Regardless of how the world changes, organisations that thrive will always consider the emotion of their customers, employees and partners. Often referred to as the experience economy, the new world continues to evolve to meet the more emotional and connective needs we have in our lives.
Customer-led disruption has dramatically impacted business, blurring the physical, digital and emotional worlds with the customer at the centre. Organisations that have built on human needs and responded to customers with innovation and value have reaped the rewards. How are these organisations thriving in today’s vibrant and ever-changing environment?
Defined as the customer’s perception of all the interactions they have with an organisation and the value it creates for them, customer experience encompasses emotions, memories and value created with each interaction. Successful organisations transform themselves to be customer-led through the professional discipline of customer experience management.

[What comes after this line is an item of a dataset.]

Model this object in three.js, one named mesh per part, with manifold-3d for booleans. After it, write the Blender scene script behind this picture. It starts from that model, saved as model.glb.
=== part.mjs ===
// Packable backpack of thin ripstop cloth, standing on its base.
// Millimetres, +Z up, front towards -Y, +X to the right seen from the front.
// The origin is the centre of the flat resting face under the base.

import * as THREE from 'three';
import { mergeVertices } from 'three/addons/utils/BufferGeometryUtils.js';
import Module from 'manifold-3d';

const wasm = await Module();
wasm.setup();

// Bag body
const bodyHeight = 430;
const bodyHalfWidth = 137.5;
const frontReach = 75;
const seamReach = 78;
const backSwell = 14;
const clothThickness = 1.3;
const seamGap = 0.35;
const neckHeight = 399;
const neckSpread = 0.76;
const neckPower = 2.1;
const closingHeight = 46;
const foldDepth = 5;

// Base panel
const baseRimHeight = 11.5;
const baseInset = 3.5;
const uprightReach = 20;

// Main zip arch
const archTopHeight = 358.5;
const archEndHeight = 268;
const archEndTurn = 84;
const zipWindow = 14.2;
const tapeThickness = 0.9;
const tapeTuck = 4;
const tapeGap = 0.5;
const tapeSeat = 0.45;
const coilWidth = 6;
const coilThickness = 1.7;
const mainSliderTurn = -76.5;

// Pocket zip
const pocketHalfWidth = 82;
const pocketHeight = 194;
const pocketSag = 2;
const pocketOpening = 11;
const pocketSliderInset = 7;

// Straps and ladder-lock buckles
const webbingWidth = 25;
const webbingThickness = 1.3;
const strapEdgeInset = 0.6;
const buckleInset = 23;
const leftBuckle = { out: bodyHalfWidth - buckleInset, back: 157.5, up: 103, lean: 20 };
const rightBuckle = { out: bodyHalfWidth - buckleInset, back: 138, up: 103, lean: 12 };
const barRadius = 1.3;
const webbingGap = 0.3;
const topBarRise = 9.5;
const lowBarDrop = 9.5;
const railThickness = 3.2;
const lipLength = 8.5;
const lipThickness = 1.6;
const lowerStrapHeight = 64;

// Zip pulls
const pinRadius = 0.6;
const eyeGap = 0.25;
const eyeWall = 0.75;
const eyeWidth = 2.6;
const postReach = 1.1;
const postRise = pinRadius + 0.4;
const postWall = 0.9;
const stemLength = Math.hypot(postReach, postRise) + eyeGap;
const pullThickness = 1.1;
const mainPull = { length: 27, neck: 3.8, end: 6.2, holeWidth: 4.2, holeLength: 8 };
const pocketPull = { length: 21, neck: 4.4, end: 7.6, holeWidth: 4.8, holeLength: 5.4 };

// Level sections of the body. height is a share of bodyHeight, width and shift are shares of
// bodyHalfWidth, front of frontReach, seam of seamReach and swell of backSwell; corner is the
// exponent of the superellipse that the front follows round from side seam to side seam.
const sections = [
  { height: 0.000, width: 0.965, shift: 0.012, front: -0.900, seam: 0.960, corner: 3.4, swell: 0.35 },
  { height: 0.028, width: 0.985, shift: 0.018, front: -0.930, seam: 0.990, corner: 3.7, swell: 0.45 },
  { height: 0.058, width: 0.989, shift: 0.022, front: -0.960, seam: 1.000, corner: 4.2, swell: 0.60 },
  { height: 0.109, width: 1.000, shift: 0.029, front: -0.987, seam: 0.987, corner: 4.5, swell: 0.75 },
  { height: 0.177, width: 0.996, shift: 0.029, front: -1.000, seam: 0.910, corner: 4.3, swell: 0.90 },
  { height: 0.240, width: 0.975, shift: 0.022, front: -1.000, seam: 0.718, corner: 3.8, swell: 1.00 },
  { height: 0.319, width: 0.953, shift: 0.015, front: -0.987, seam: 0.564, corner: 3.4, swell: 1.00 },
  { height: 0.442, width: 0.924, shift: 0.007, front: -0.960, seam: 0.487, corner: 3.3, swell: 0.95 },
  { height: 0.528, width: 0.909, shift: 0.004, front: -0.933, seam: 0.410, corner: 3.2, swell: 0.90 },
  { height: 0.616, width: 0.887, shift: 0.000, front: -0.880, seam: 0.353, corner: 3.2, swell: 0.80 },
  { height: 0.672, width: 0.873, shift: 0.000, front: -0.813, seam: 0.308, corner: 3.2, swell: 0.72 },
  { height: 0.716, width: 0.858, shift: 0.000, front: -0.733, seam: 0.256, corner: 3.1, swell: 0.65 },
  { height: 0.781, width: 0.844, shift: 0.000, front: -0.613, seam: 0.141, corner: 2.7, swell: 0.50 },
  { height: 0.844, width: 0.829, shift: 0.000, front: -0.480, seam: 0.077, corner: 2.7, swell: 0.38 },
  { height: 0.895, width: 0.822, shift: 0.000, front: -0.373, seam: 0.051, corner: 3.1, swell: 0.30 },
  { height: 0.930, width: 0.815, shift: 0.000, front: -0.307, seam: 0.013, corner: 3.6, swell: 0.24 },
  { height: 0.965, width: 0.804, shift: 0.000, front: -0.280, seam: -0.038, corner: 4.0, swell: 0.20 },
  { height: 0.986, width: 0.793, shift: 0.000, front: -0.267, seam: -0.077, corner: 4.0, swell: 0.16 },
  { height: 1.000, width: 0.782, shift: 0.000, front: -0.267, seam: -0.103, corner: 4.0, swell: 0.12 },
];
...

Optimising the experiences deep into the entire organisation helps drive mutual and connected value with human needs at the core of what we do. Starting with human needs means designing experiences in a rapidly changing market and the realities that we, as customers of many brands every day, live and experience.
Creating brilliant engagement between a human and an organisation has become an established discipline with tools, frameworks and transformative change impacts. It’s about co-ordinating and optimising the experience across channels and meeting the needs of the customer.

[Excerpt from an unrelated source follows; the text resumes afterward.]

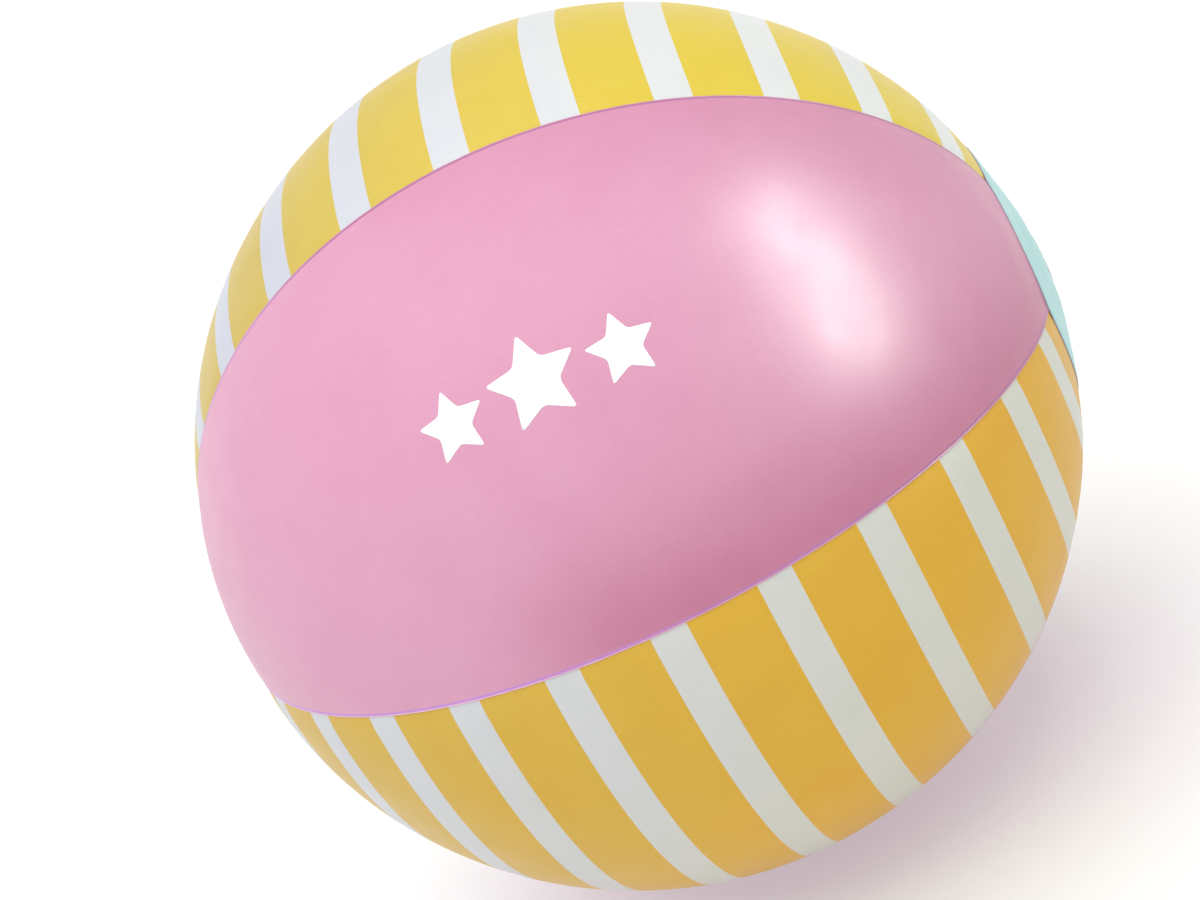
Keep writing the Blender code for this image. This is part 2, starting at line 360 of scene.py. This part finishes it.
def mixed(tree, factor, first, second):
    """A mix of two colours, each a tuple or a socket."""
    made = tree.nodes.new("ShaderNodeMix")
    made.data_type = "RGBA"
    sockets = {"fac": made.inputs[0], "a": made.inputs[6], "b": made.inputs[7]}
    for key, value in (("fac", factor), ("a", first), ("b", second)):
        if isinstance(value, bpy.types.NodeSocket):
            tree.links.new(value, sockets[key])
        elif key == "fac":
            sockets[key].default_value = value
        else:
            sockets[key].default_value = (*value, 1.0)
    return made.outputs[2]


def bump(tree, height, strength, distance, under=None):
    made = node(tree, "ShaderNodeBump", Strength=strength, Distance=distance)
    tree.links.new(height, made.inputs["Height"])
    if under is not None:
        tree.links.new(under, made.inputs["Normal"])
    return made.outputs["Normal"]


BLACK = (0.0, 0.0, 0.0)
PAINTED_SHADE_DIRECTION = (0.80, 0.0, -0.60)   # the films are painted in light and shade along this direction: the pink darker towards the valve and the floor
# yellow_pvc_1 and white_pvc_1 are painted lighter along this direction, towards the valve, as painted
# light.
ALONG_AXIS = (1.0, 0.0, 0.0)
# The seam lines are painted along this direction: the pale bead loses its painted highlight, and the
# mauve edge darkens as painted shade, towards the valve and the top.
TO_VALVE_AND_UP = (1.0, 0.0, 0.9)


def pvc(
    name, tint, other, low=0.33, high=0.43, coat=0.04, grain=1.0, seam_shade=None, light_and_shade_direction=PAINTED_SHADE_DIRECTION, level=0.5
):
    """Soft PVC film, painted in light and shade, with clouds, a fine speckle and a faint peel.

    seam_shade is the deeper colour painted as shade along the seams near the valve,
    light_and_shade_direction is the direction in which tint slowly turns into other as painted
    light and shade, and level is how strongly the film shines.
    """
    material = bpy.data.materials.new(name)
    material.use_nodes = True
    tree = material.node_tree
    shader = tree.nodes["Principled BSDF"]
    where = tree.nodes.new("ShaderNodeTexCoord")
    along = tree.nodes.new("ShaderNodeVectorMath")
    along.operation = "DOT_PRODUCT"
    along.inputs[1].default_value = light_and_shade_direction
    tree.links.new(where.outputs["Object"], along.inputs[0])
    # The colour turns from tint into other along that direction: painted light and shade.
    share = remap(tree, along.outputs["Value"], -0.45 * BALL, 0.55 * BALL, 0.0, 1.0)
    clouds = remap(tree, noise(tree, 11.0, 3.0), 0.3, 0.7, -0.15, 0.15)
    blend = tree.nodes.new("ShaderNodeMath")
    blend.operation = "ADD"
    blend.use_clamp = True
    tree.links.new(share, blend.inputs[0])
    tree.links.new(clouds, blend.inputs[1])
    base = mixed(tree, blend.outputs[0], tint, other)
    if seam_shade is not None:
        # Deepens the colour towards the painted seam shade where the attribute says so.
        seam_shade_node = tree.nodes.new("ShaderNodeAttribute")
        seam_shade_node.attribute_name = "seam_shade"
        base = mixed(tree, seam_shade_node.outputs["Fac"], base, seam_shade)
    deeper = node(tree, "ShaderNodeGamma", Gamma=1.5)
    tree.links.new(base, deeper.inputs["Color"])
    mottle = remap(tree, noise(tree, 42.0, 4.0, 0.6), 0.42, 0.72, 0.0, 0.13 * grain)
    base = mixed(tree, mottle, base, deeper.outputs["Color"])
    specks = remap(tree, noise(tree, 1150.0, 3.0, 0.7), 0.3, 0.7, 0.0, 0.06 * grain)
    base = mixed(tree, specks, base, BLACK)
    fine = remap(tree, noise(tree, 2600.0, 1.0), 0.35, 0.65, 0.0, 0.03 * grain)
    base = mixed(tree, fine, base, BLACK)
    tree.links.new(base, shader.inputs["Base Color"])
    gloss = remap(tree, noise(tree, 55.0, 4.0), 0.25, 0.75, low, high)
    tree.links.new(gloss, shader.inputs["Roughness"])
    peel = bump(tree, noise(tree, 260.0, 2.0), 0.16 * grain, 0.10 * MM)
    pores = bump(tree, noise(tree, 1500.0, 2.0), 0.20 * grain, 0.03 * MM, peel)
    tree.links.new(pores, shader.inputs["Normal"])
    shader.inputs["Coat Weight"].default_value = coat
    shader.inputs["Coat Roughness"].default_value = 0.32
    shader.inputs["Specular IOR Level"].default_value = level
    shader.inputs["IOR"].default_value = 1.43
    return material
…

Digital transformation is a journey with multiple connected intermediary goals, in the end striving towards continuous optimisation across processes, divisions and the business ecosystem of a hyper-connected age where building the right bridges is key to success. A digital transformation strategy aims to create the capabilities of fully leveraging the possibilities and opportunities of new technologies and their impact faster, better and in more innovative ways in the future.
End-to-end customer experience optimisation, formal change plans, the creation and practice of agility and innovation are key drivers of digital transformation. Adopting and leveraging all the new ways we can create experiences has made available phenomenal opportunities. Organisations that adopt true transformation create human-centred design-thinking and can create an avenue for the development of new revenue sources and costs-savings.
Customer experience means we start with understanding the customer ecosystem – what they do, what they value, what they want to achieve – and enable this through digital channels but also through building deep emotional understanding and connection with customers. So it’s the art and science of blending both basic needs (buy something I want) and emotional needs (I want to show I’m successful) that is most powerful. Because in the end, the human heart hasn’t changed.
The critical nature of this work has led to a rise in executive focus centred on cultural change and organisational adoption of customer, employee and partner-centric thinking. All C-suite executives have a role in transforming their company’s customer experience, and should foster their employees’ development of new skills, techniques and approaches like loyalty reward programmes, customer journey mapping, customer listening rooms and more.
Cross-organisational adoption is driven by customer experience professionals with the skills, fortitude and experience to lead change. In 2014, the Customer Experience Professionals Association established a robust certification to recognise experts in this field. Today there are more than 400 certified customer experience professionals.
We continue to provide executives and customer experience professionals with resources through shared best practices, ongoing leading-edge conversations and exposure to solutions. We help drive consumer and marketplace awareness of the profession and continue to showcase organisations striving to be customer centered. These organisations are witness to an economy where the only differentiation is now the customer experience.